The records ::

--------

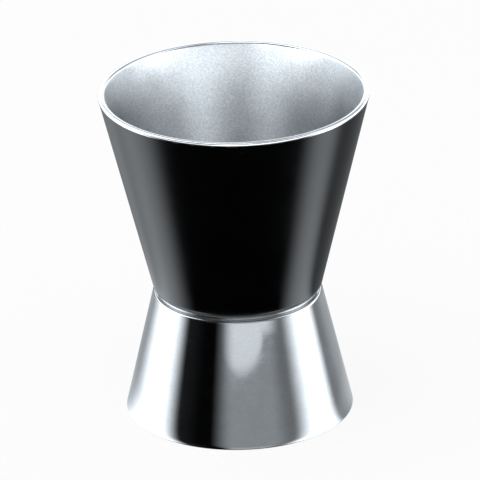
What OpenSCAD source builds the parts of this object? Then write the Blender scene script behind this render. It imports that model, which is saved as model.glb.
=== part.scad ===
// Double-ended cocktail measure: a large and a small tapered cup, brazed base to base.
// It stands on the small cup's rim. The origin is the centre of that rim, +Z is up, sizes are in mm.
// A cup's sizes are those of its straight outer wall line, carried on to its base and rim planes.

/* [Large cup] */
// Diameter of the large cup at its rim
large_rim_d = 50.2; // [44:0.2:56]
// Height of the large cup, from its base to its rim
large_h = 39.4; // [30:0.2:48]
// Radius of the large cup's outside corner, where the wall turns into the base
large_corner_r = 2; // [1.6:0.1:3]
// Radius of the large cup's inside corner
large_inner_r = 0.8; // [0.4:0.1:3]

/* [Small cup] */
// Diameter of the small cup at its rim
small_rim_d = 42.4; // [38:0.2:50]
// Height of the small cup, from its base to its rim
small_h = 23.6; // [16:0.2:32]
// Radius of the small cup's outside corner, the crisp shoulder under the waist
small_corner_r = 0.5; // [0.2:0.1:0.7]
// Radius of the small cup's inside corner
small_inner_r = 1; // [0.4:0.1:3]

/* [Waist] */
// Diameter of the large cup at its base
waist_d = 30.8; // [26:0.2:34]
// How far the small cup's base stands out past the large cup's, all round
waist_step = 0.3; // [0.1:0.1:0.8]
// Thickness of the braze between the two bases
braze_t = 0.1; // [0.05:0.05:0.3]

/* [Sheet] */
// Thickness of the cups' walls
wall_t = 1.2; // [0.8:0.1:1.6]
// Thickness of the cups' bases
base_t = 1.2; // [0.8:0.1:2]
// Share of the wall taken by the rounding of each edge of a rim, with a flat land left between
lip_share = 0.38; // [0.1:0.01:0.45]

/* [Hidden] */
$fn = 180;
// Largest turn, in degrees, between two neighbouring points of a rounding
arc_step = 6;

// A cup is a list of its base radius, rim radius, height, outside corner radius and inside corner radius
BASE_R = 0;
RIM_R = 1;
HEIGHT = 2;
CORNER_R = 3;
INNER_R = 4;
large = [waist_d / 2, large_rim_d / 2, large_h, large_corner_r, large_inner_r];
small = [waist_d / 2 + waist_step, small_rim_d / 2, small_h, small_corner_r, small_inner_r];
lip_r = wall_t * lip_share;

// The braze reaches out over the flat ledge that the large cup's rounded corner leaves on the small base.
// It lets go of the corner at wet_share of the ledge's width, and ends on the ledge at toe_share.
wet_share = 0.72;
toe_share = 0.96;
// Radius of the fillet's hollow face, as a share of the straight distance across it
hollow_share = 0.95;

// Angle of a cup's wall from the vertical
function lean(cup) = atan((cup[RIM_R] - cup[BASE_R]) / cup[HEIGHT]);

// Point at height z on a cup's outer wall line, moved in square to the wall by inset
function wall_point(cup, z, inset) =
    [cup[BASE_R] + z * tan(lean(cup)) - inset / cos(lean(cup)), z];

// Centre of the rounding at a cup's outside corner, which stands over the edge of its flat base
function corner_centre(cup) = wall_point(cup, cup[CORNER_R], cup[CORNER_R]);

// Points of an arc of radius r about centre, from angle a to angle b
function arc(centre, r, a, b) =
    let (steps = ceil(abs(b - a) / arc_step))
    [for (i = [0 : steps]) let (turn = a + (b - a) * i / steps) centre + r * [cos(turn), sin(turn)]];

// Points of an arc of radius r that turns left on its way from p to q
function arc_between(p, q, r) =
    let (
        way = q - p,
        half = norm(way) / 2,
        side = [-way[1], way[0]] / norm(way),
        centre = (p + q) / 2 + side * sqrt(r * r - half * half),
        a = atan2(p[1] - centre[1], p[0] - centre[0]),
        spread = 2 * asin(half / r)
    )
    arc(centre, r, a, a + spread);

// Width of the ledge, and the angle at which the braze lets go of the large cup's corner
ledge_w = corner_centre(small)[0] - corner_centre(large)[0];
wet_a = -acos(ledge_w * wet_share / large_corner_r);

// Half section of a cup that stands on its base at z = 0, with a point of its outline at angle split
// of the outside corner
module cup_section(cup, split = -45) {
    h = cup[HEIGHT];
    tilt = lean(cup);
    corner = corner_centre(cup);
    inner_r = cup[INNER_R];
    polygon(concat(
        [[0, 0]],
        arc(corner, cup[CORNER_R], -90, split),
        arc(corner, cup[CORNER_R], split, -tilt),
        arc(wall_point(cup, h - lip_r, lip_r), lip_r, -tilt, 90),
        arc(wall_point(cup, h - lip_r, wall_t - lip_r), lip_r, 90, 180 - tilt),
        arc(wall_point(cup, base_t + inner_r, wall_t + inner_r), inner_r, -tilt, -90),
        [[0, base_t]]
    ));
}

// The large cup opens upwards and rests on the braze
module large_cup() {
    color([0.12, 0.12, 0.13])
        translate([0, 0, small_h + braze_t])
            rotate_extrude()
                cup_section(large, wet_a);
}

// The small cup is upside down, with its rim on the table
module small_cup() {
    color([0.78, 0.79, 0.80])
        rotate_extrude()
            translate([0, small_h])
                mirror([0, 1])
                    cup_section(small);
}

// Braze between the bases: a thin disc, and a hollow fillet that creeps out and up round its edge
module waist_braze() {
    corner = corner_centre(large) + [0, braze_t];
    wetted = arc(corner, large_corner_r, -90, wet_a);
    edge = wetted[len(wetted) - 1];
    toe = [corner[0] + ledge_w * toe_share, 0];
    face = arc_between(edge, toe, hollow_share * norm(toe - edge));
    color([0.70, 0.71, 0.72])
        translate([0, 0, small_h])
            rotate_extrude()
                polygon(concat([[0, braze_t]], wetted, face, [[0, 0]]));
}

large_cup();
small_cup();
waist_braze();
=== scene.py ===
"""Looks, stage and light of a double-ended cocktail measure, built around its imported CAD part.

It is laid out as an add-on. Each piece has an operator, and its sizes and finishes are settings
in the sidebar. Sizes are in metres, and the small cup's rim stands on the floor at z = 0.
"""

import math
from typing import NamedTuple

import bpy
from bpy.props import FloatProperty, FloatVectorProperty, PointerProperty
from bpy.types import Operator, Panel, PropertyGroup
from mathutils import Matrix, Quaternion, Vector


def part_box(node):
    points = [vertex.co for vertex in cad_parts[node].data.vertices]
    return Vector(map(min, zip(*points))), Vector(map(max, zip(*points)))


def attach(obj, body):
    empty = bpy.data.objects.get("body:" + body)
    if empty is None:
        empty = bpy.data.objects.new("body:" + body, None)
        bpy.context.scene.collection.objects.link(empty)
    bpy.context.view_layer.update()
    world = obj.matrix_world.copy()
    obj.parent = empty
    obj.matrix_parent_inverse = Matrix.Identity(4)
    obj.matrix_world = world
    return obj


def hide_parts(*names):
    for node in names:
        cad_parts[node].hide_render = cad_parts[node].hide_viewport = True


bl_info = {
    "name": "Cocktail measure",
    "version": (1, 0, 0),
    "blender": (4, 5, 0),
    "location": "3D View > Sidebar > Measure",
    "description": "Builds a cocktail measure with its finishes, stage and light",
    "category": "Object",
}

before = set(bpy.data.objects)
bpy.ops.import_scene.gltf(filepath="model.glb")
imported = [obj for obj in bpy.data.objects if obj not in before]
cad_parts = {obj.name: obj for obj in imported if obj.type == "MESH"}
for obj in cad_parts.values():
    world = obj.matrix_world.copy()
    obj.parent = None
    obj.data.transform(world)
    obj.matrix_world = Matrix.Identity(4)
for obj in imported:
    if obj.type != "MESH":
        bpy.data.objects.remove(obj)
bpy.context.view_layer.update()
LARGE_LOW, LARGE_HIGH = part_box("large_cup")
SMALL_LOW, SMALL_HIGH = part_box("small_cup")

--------

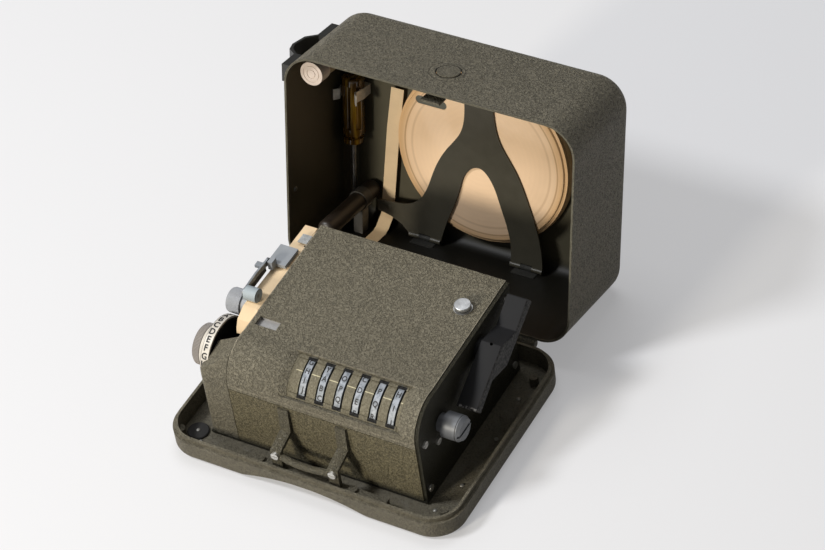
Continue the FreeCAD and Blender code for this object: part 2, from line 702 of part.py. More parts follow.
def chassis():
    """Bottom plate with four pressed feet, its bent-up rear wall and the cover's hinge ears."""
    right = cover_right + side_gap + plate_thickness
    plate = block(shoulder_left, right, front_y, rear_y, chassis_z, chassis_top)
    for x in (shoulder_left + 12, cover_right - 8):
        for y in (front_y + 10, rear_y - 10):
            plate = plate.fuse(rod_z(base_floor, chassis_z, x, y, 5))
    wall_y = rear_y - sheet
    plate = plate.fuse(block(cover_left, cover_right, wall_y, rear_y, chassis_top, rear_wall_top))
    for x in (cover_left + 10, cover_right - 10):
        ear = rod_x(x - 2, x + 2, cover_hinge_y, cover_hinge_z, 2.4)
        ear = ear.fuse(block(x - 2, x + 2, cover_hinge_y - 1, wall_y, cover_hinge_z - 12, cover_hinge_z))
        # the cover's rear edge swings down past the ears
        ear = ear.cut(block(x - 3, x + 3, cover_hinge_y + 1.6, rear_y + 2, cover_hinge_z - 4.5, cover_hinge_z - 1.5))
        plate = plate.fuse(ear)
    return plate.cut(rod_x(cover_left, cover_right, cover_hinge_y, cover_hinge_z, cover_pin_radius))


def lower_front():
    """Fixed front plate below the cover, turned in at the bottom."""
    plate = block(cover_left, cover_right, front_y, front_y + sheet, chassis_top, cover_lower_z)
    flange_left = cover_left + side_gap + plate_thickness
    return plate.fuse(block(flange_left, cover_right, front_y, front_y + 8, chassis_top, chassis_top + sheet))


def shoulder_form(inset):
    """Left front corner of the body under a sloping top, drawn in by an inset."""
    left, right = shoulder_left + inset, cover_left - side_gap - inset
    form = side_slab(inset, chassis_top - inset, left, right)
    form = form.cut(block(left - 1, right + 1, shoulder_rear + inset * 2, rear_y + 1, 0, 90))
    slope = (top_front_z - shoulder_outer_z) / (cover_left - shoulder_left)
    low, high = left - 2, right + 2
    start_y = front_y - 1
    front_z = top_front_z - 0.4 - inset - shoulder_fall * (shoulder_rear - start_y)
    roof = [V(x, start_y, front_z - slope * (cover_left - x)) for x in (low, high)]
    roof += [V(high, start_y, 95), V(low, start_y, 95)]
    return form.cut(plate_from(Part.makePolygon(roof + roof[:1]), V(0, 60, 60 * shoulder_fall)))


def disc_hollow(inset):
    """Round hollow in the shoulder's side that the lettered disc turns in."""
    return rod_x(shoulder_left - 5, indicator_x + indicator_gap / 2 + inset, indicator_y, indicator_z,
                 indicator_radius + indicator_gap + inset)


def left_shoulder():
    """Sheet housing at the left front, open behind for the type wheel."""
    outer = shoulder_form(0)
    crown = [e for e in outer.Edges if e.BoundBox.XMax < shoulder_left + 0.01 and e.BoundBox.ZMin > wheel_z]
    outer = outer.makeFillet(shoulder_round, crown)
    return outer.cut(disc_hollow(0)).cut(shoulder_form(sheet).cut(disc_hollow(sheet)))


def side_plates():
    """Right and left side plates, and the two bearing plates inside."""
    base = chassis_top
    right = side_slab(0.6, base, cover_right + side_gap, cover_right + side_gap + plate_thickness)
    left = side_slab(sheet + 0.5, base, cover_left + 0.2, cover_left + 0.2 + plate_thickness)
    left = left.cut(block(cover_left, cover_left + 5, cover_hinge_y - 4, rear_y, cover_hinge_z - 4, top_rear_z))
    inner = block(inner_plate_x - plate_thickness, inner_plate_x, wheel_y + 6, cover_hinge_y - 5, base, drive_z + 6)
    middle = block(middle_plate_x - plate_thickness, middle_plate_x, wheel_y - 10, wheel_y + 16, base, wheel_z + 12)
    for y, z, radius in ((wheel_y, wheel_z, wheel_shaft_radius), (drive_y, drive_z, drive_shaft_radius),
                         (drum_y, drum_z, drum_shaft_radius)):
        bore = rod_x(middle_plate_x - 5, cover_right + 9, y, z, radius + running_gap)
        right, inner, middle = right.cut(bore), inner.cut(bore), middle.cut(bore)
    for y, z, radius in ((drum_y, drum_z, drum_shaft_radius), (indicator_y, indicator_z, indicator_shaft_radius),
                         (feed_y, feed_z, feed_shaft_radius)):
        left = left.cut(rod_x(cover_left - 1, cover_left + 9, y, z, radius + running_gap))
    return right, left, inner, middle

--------

Read the entries above, then pull out the lines that include "node".

def part_box(node):
    points = [vertex.co for vertex in cad_parts[node].data.vertices]
    for node in names:
        cad_parts[node].hide_render = cad_parts[node].hide_viewport = True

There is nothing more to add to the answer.